In Understanding Media Theory these three schools are used to elucidate
each other. The original literature is referred to in the notes but is
not dealt with explicitly. I retain concepts and approaches from
classical media theory books which have proved durable in the course of
fifteen years of teaching film and television students, activists,
future artists and designers-in-training. Works in the Bibliography were
selected chiefly for readability. References to useful but less gripping
reading matter can be found in the books mentioned in the Bibliography.
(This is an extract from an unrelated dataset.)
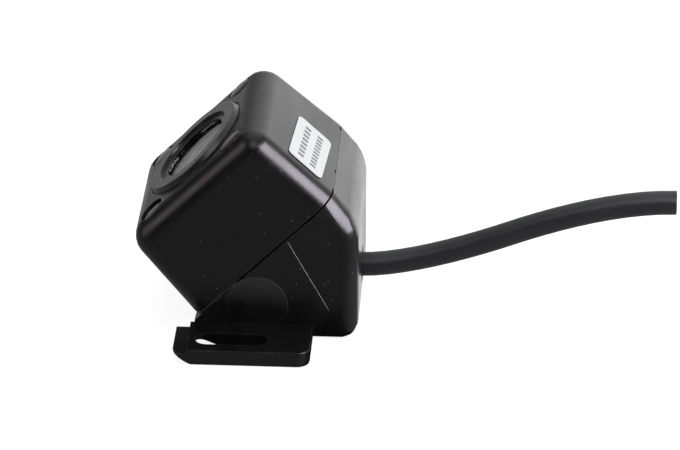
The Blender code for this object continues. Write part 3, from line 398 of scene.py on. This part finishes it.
def circuit_board(name):
    """Solder mask over copper: slightly lighter tracks on a grid, and tinned via dots."""
    shade = Shade(name, IOR=1.5, Coat_Weight=0.3, Coat_Roughness=0.15)
    tracks = shade.add("ShaderNodeTexBrick", offset=0.35, squash=1.7)
    shade.feed(tracks.inputs["Vector"], shade.vector("SCALE", shade.place, scale=0.9))
    tracks.inputs["Scale"].default_value = 1.0
    tracks.inputs["Mortar Size"].default_value = 0.06
    vias = shade.specks(1.2, 0.18, 0.35)
    weave = shade.noise(0.5, 2.0)
    mask = shade.blend(weave, (0.006, 0.060, 0.024, 1.0), (0.012, 0.095, 0.040, 1.0))
    colour = shade.blend(tracks.outputs["Fac"], mask, (0.03, 0.17, 0.07, 1.0))
    colour = shade.blend(vias, colour, grey(0.55, 1.0, 0.98, 0.92))
    rough = shade.spread(weave, 0.3, 0.45)
    return shade.finish(colour, rough, shade.bump(tracks.outputs["Fac"], 0.02))


def brushed_metal(name, colour, roughness, stretch):
    """Bare metal with fine lines along one direction, patchy tarnish and small dark pits."""
    shade = Shade(name, metallic=1.0)
    lines = shade.noise(0.12, 3.0, stretch=stretch)
    tarnish = shade.noise(1.6, 4.0)
    pits = shade.specks(0.7, 0.04, 0.3)
    dull = tuple(channel * 0.7 for channel in colour)
    painted = shade.blend(tarnish, (*dull, 1.0), (*colour, 1.0))
    painted = shade.blend(pits, painted, grey(0.12))
    rough = shade.spread(lines, roughness - 0.08, roughness + 0.12)
    return shade.finish(painted, rough, shade.bump(lines, 0.004))


def coloured_plastic(name, colour, roughness):
    """Small coloured mouldings and wire insulation, with uneven colour and a soft grain."""
    shade = Shade(name, IOR=1.5, Specular_IOR_Level=0.5)
    cloud = shade.noise(1.4, 3.0)
    grain = shade.noise(0.1, 2.0)
    dull = tuple(channel * 0.78 for channel in colour)
    painted = shade.blend(cloud, (*dull, 1.0), (*colour, 1.0))
    rough = shade.spread(cloud, roughness - 0.06, roughness + 0.08)
    return shade.finish(painted, rough, shade.bump(grain, 0.005))


def coated_glass(name, colour, tint):
    """Polished glass with a coloured anti-reflection coating and a trace of haze."""
    shade = Shade(name, IOR=1.6, Transmission_Weight=1.0, Specular_Tint=(*tint, 1.0))
    haze = shade.noise(1.5, 3.0)
    dull = tuple(channel * 0.94 for channel in colour)
    painted = shade.blend(haze, (*dull, 1.0), (*colour, 1.0))
    return shade.finish(painted, shade.spread(haze, 0.01, 0.05), shade.bump(haze, 0.0005))


def clear_epoxy(name):
    """The slightly yellow clear resin of a lamp."""
    shade = Shade(name, IOR=1.52, Transmission_Weight=0.75)
    swirl = shade.noise(0.8, 3.0)
    colour = shade.blend(swirl, (0.80, 0.80, 0.70, 1.0), (0.93, 0.93, 0.88, 1.0))
    return shade.finish(colour, shade.spread(swirl, 0.05, 0.14), shade.bump(swirl, 0.004))


MATERIALS = {
    "shell_black": moulded_plastic("shell_black", 0.0028, 0.26, painted_light=pad_painted_highlight),
    # A light grey moulding for the gusset-edge beads: a painted highlight.
    "rubbed_edge": moulded_plastic("rubbed_edge", 0.13, 0.34, specular=0.5),
    "ring_black": ring_plastic("ring_black"),
    "window": lens_window("window"),
    "lamp_dark": lamp_filter("lamp_dark"),
    "rubber_black": soft_rubber("rubber_black"),
    "cable_jacket": cable_jacket("cable_jacket"),
    "label_white": sticker_paper("label_white"),
    "inner_black": moulded_plastic("inner_black", 0.012, 0.50, dust_share=0.05),
    "optical_glass": coated_glass("optical_glass", (0.90, 0.88, 0.95), (0.75, 0.55, 1.0)),
    "filter_glass": coated_glass("filter_glass", (0.55, 0.86, 0.88), (1.0, 0.6, 0.55)),
    "board_green": circuit_board("board_green"),
    "led_clear": clear_epoxy("led_clear"),
    "chip_black": coloured_plastic("chip_black", (0.020, 0.020, 0.021), 0.52),
    "screw_steel": brushed_metal("screw_steel", (0.62, 0.62, 0.60), 0.30, (0.1, 1.0, 1.0)),
    "brass": brushed_metal("brass", (0.78, 0.56, 0.24), 0.30, (1.0, 0.1, 1.0)),
    "can_aluminium": brushed_metal("can_aluminium", (0.76, 0.77, 0.79), 0.32, (1.0, 1.0, 0.1)),
    "nylon_white": coloured_plastic("nylon_white", (0.80, 0.78, 0.70), 0.45),
    "wire_red": coloured_plastic("wire_red", (0.50, 0.022, 0.016), 0.42),
    "wire_black": coloured_plastic("wire_black", (0.018, 0.018, 0.019), 0.42),
    "wire_yellow": coloured_plastic("wire_yellow", (0.66, 0.44, 0.03), 0.42),
    "wire_white": coloured_plastic("wire_white", (0.76, 0.76, 0.72), 0.42),
}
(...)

Media theory is aimed at understanding media, but it also considers
itself a product of media. This double consciousness is characteristic
of every interaction with media. Media show us the world, but at the
same time they so change us that we believe the world they show us is
the only real one. Put another way, media so change us that we believe
our medium to be the ideal means of perceiving, representing and calling
forth the world. Or changing the world so that it becomes real. Media do
not so much show us how life really is; rather, they give us the feeling
that we can only experience real life by connecting to them. Or else
they cause an aversive reaction, and make us feel that life is only real
once we get outside their reach, deep in the wild or on the last
pristine beach. Both reactions, for and against, are evoked by the media
themselves, and not by any deep internal core of authenticity. What is
authentic about people is how they deal with media. We cannot escape the
media, but we can certainly understand them.